Source records:
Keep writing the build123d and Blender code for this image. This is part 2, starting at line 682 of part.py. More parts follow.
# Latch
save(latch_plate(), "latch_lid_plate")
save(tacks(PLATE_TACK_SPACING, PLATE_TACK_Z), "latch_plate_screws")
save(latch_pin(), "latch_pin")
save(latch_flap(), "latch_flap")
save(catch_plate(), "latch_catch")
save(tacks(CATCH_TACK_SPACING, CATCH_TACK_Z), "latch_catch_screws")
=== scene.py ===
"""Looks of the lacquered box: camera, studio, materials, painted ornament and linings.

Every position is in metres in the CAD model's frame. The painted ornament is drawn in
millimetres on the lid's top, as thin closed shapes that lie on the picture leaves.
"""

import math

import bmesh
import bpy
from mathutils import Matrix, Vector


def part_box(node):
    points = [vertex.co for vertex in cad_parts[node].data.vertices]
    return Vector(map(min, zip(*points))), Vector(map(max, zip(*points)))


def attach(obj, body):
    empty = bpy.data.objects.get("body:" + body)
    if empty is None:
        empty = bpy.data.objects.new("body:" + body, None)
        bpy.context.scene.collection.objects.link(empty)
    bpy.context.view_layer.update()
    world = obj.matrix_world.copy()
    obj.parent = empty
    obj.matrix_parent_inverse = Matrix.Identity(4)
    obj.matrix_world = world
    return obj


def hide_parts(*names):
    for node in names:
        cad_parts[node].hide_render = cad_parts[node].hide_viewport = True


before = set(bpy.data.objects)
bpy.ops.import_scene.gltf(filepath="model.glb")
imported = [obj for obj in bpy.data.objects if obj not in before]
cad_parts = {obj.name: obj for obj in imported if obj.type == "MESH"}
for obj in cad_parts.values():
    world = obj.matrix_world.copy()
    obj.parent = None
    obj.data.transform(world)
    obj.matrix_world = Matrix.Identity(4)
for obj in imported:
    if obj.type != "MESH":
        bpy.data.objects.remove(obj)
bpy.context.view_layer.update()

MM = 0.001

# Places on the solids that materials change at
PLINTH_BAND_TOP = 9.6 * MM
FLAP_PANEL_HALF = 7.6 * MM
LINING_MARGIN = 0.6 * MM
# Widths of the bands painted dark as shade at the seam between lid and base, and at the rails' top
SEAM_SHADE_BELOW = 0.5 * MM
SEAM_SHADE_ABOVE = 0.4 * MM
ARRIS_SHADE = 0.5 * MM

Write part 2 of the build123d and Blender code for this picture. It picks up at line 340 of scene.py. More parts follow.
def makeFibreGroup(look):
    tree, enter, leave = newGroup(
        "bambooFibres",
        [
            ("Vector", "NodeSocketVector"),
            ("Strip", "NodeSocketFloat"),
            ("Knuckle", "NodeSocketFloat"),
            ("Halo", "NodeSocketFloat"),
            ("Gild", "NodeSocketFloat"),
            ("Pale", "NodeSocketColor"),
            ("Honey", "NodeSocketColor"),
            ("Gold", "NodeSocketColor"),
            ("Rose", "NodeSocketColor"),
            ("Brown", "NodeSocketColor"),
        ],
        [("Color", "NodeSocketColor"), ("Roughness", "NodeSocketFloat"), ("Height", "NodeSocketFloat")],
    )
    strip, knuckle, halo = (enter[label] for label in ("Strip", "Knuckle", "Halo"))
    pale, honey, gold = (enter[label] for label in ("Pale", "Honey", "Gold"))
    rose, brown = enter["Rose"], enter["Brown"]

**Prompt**
Output each record precisely as given.

**Answer to this problem**
Keep writing the build123d and Blender code for this image. This is part 2, starting at line 682 of part.py. More parts follow.
# Latch
save(latch_plate(), "latch_lid_plate")
save(tacks(PLATE_TACK_SPACING, PLATE_TACK_Z), "latch_plate_screws")
save(latch_pin(), "latch_pin")
save(latch_flap(), "latch_flap")
save(catch_plate(), "latch_catch")
save(tacks(CATCH_TACK_SPACING, CATCH_TACK_Z), "latch_catch_screws")
=== scene.py ===
"""Looks of the lacquered box: camera, studio, materials, painted ornament and linings.

Every position is in metres in the CAD model's frame. The painted ornament is drawn in
millimetres on the lid's top, as thin closed shapes that lie on the picture leaves.
"""

import math

import bmesh
import bpy
from mathutils import Matrix, Vector


def part_box(node):
    points = [vertex.co for vertex in cad_parts[node].data.vertices]
    return Vector(map(min, zip(*points))), Vector(map(max, zip(*points)))


def attach(obj, body):
    empty = bpy.data.objects.get("body:" + body)
    if empty is None:
        empty = bpy.data.objects.new("body:" + body, None)
        bpy.context.scene.collection.objects.link(empty)
    bpy.context.view_layer.update()
    world = obj.matrix_world.copy()
    obj.parent = empty
    obj.matrix_parent_inverse = Matrix.Identity(4)
    obj.matrix_world = world
    return obj


def hide_parts(*names):
    for node in names:
        cad_parts[node].hide_render = cad_parts[node].hide_viewport = True


before = set(bpy.data.objects)
bpy.ops.import_scene.gltf(filepath="model.glb")
imported = [obj for obj in bpy.data.objects if obj not in before]
cad_parts = {obj.name: obj for obj in imported if obj.type == "MESH"}
for obj in cad_parts.values():
    world = obj.matrix_world.copy()
    obj.parent = None
    obj.data.transform(world)
    obj.matrix_world = Matrix.Identity(4)
for obj in imported:
    if obj.type != "MESH":
        bpy.data.objects.remove(obj)
bpy.context.view_layer.update()

MM = 0.001

# Places on the solids that materials change at
PLINTH_BAND_TOP = 9.6 * MM
FLAP_PANEL_HALF = 7.6 * MM
LINING_MARGIN = 0.6 * MM
# Widths of the bands painted dark as shade at the seam between lid and base, and at the rails' top
SEAM_SHADE_BELOW = 0.5 * MM
SEAM_SHADE_ABOVE = 0.4 * MM
ARRIS_SHADE = 0.5 * MM

Write part 2 of the build123d and Blender code for this picture. It picks up at line 340 of scene.py. More parts follow.
def makeFibreGroup(look):
    tree, enter, leave = newGroup(
        "bambooFibres",
        [
            ("Vector", "NodeSocketVector"),
            ("Strip", "NodeSocketFloat"),
            ("Knuckle", "NodeSocketFloat"),
            ("Halo", "NodeSocketFloat"),
            ("Gild", "NodeSocketFloat"),
            ("Pale", "NodeSocketColor"),
            ("Honey", "NodeSocketColor"),
            ("Gold", "NodeSocketColor"),
            ("Rose", "NodeSocketColor"),
            ("Brown", "NodeSocketColor"),
        ],
        [("Color", "NodeSocketColor"), ("Roughness", "NodeSocketFloat"), ("Height", "NodeSocketFloat")],
    )
    strip, knuckle, halo = (enter[label] for label in ("Strip", "Knuckle", "Halo"))
    pale, honey, gold = (enter[label] for label in ("Pale", "Honey", "Gold"))
    rose, brown = enter["Rose"], enter["Brown"]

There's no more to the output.